International pressure for a de-escalation grew quickly after the violence erupted: former U.S. President Donald Trump said Washington expected a full and immediate ceasefire between Israel and Hezbollah, while France called on the U.S. to intervene aggressively to prevent the fighting from spilling into a full-scale regional war.

The outbreak of renewed violence derailed planned diplomatic talks between the U.S. and Iran in Geneva, with negotiations scrapped as tensions flared. A third source familiar with Hezbollah’s position said Tehran has given the group clear assurances that it will not sign any final agreement with Washington that does not include binding provisions addressing Lebanon’s security and territorial integrity. Specifically, Iran will reject any deal that does not include “a complete and comprehensive cessation of hostilities against Lebanon across all Lebanese territory” alongside a formal commitment to a full Israeli military withdrawal from all seized Lebanese territory, the source said.

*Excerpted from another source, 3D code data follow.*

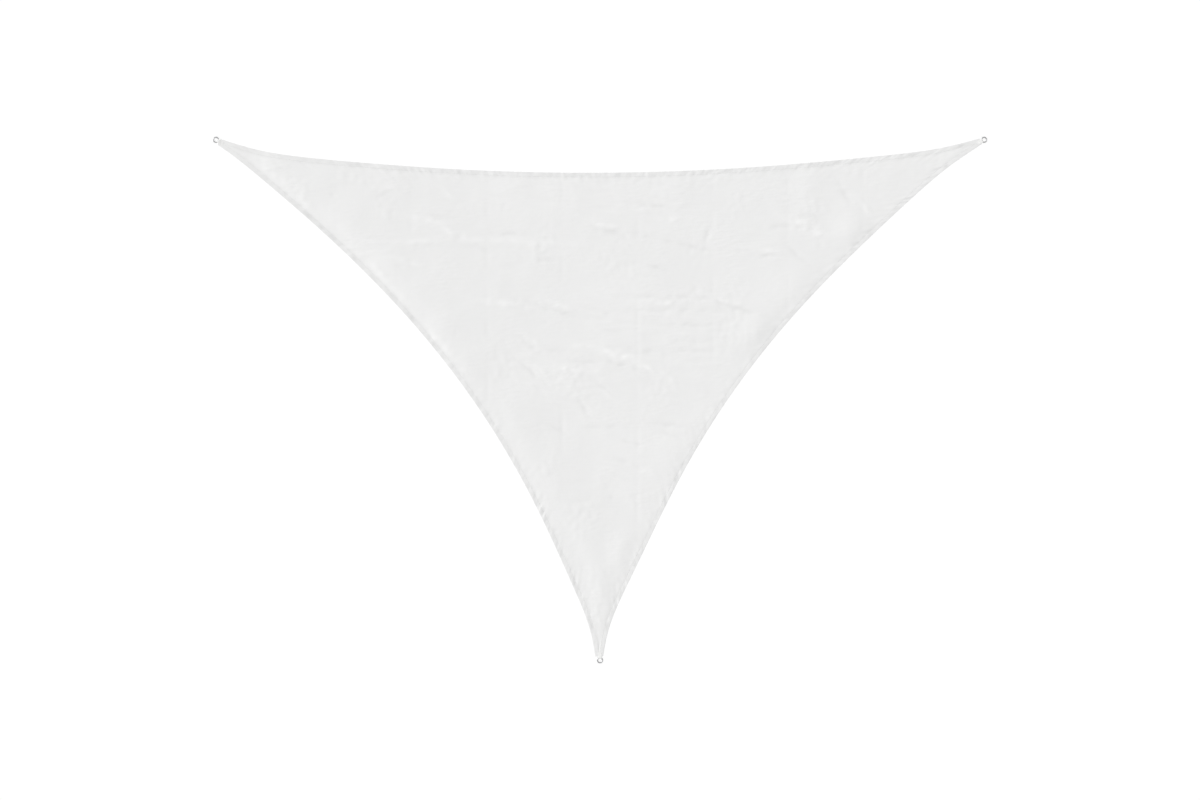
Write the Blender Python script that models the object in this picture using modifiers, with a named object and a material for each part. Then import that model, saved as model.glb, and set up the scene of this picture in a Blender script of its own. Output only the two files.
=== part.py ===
"""A three-cornered shade sail, laid out flat, with a steel ring in a webbing loop at each corner.

Metres, +Z up. +X runs along the long edge, and +Y runs from the far corner towards that edge. The
origin lies on the surface under the middle of the sail.
"""

import math
from collections import namedtuple

import bmesh
import bpy
from mathutils import Matrix, Vector

# Driving dimensions, between the centres of the rings
LONG_SIDE = 5.946
SHORT_SIDE = 5.007
SPAN = math.sqrt(SHORT_SIDE**2 - (LONG_SIDE / 2) ** 2)

# Cloth
CLOTH_THICKNESS = 0.0012
HEM_THICKNESS = 0.0024
HEM_WIDTH = 0.037
HEM_STEP = 0.006  # the fall from the hem to the single cloth
TIP_OVERRUN = 0.055  # the hems would meet this far beyond a ring's centre
TIP_CUT = 0.029  # the cloth ends this far short of a ring's centre
LATTICE_ROWS = 60
NARROWING = 0.60  # hollow edges draw the rows beside them this much closer
EASED_ROW = 8.0  # from here in, the rows are evenly spaced
PANEL_WIDTH = 0.582  # between the creases that packing left, across the sail
PANEL_CROWN = 0.0006

# Rings and webbing
RING_RADIUS = 0.0195  # to the middle of the wire
WIRE_RADIUS = 0.004
RING_SEGMENTS = 36
WIRE_SEGMENTS = 10
WEBBING_WIDTH = 0.025
WEBBING_THICKNESS = 0.0015
WEBBING_REACH = 0.042  # from the wire to the sewn end
WEBBING_COLUMNS = 6
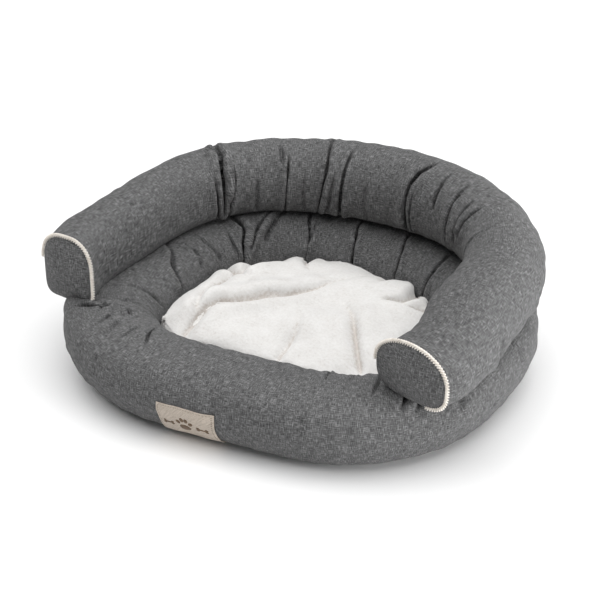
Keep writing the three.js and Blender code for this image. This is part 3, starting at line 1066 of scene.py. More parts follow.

When asked whether indirect diplomatic contacts between Hezbollah and the U.S. are still ongoing, the source said he would “neither confirm nor deny” that such communications are taking place, but added that when American officials wish to reach Hezbollah, “they know exactly which channels to use.”

Hezbollah has repeatedly accused Israel of intentionally violating both the existing Lebanon ceasefire and the new U.S.-Iran regional agreement, noting that Israel has continued to target civilians, destroy civilian infrastructure and push forward with its ground incursion into southern Lebanon. The third source confirmed that Hezbollah still opposes any new round of direct bilateral negotiations between the Lebanese government and Israel hosted in Washington, and does not consider itself bound by that process. The source also added that the group has received multiple indications that the U.S. itself is no longer committed to the proposed negotiating track.

The latest round of fighting has laid bare the core, unresolved divide that has undermined all regional efforts to end the long-running conflict. Israel insists it will retain control of seized territory in southern Lebanon and bar displaced Lebanese residents from returning to their border communities. Hezbollah, by contrast, maintains that no final regional peace agreement can be accepted without an immediate end to all Israeli attacks and a full Israeli military withdrawal from all Lebanese territory.

As thousands of residents flee southern Lebanese towns for the second time in as many weeks, the standoff over the Ali al-Taher position has emerged as both a critical battle for strategic terrain and an early make-or-break test for the fragile U.S.-Iran negotiated framework that was meant to bring an end to cross-regional hostilities.